- **Short problem**:
Return every line of the material exactly.

- **Provided material**:
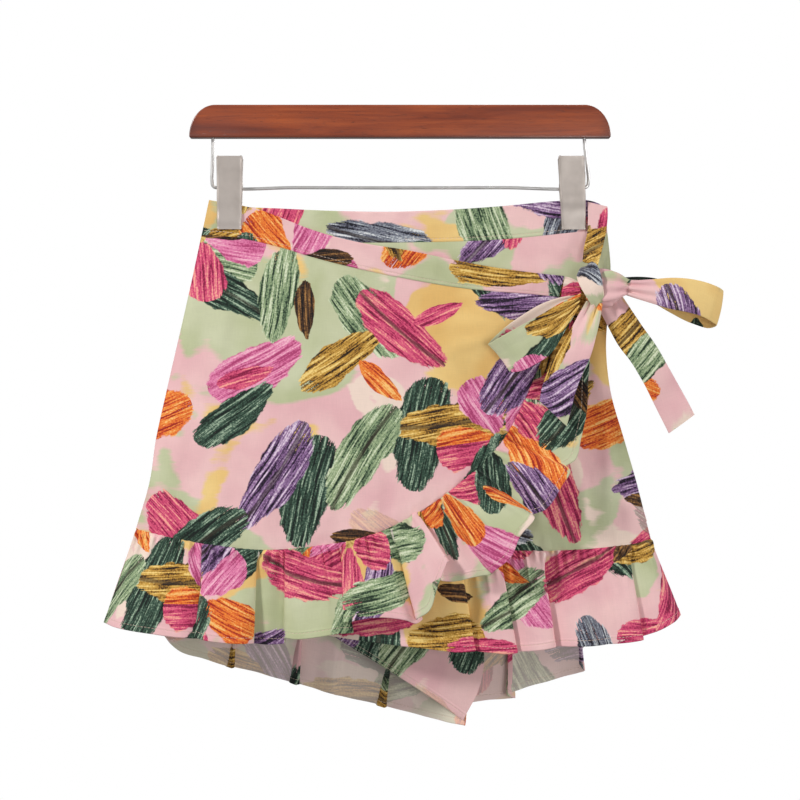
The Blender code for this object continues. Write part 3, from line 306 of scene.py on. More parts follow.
# ---- hanger ------------------------------------------------------------
BAR = {"half": 180.2, "flat": 158.0, "height": 28.0, "depth": 13.0, "edge": 1.8}
WIRE_D = 2.8
WIRE_Z = -70.3
WIRE_PATH = [  # x, z
    (-160.3, -21.0), (-160.4, -36.0), (-160.9, -55.0), (-161.1, -65.6),
    (-160.5, -68.6), (-158.9, -70.1), (-156.6, -70.4), (-90.0, -70.4),
    (0.0, -70.6), (90.0, -70.4), (156.9, -70.4), (159.2, -70.1),
    (160.8, -68.6), (161.4, -65.6), (160.8, -55.0), (158.4, -36.0),
    (158.0, -29.0), (158.0, -21.0),
]
CLIPS = {  # middle x at the top and at the jaw, cloth faces gripped
    "left": {"top_x": -145.4, "jaw_x": -145.9, "front": -5.0, "back": 2.3},
    "right": {"top_x": 146.2, "jaw_x": 149.0, "front": -2.3, "back": 2.3},
}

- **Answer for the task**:
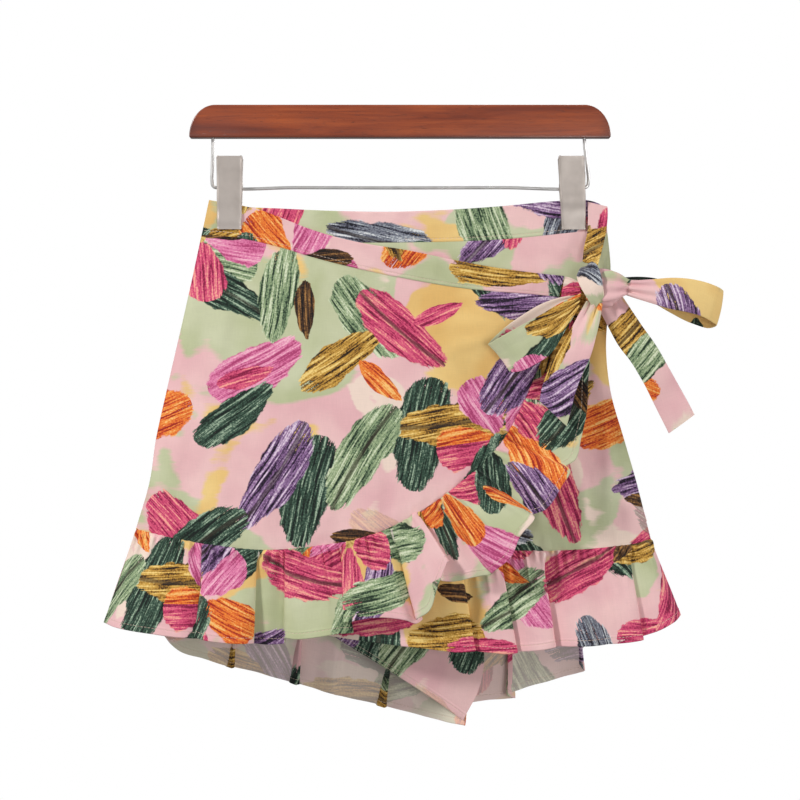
The Blender code for this object continues. Write part 3, from line 306 of scene.py on. More parts follow.
# ---- hanger ------------------------------------------------------------
BAR = {"half": 180.2, "flat": 158.0, "height": 28.0, "depth": 13.0, "edge": 1.8}
WIRE_D = 2.8
WIRE_Z = -70.3
WIRE_PATH = [  # x, z
    (-160.3, -21.0), (-160.4, -36.0), (-160.9, -55.0), (-161.1, -65.6),
    (-160.5, -68.6), (-158.9, -70.1), (-156.6, -70.4), (-90.0, -70.4),
    (0.0, -70.6), (90.0, -70.4), (156.9, -70.4), (159.2, -70.1),
    (160.8, -68.6), (161.4, -65.6), (160.8, -55.0), (158.4, -36.0),
    (158.0, -29.0), (158.0, -21.0),
]
CLIPS = {  # middle x at the top and at the jaw, cloth faces gripped
    "left": {"top_x": -145.4, "jaw_x": -145.9, "front": -5.0, "back": 2.3},
    "right": {"top_x": 146.2, "jaw_x": 149.0, "front": -2.3, "back": 2.3},
}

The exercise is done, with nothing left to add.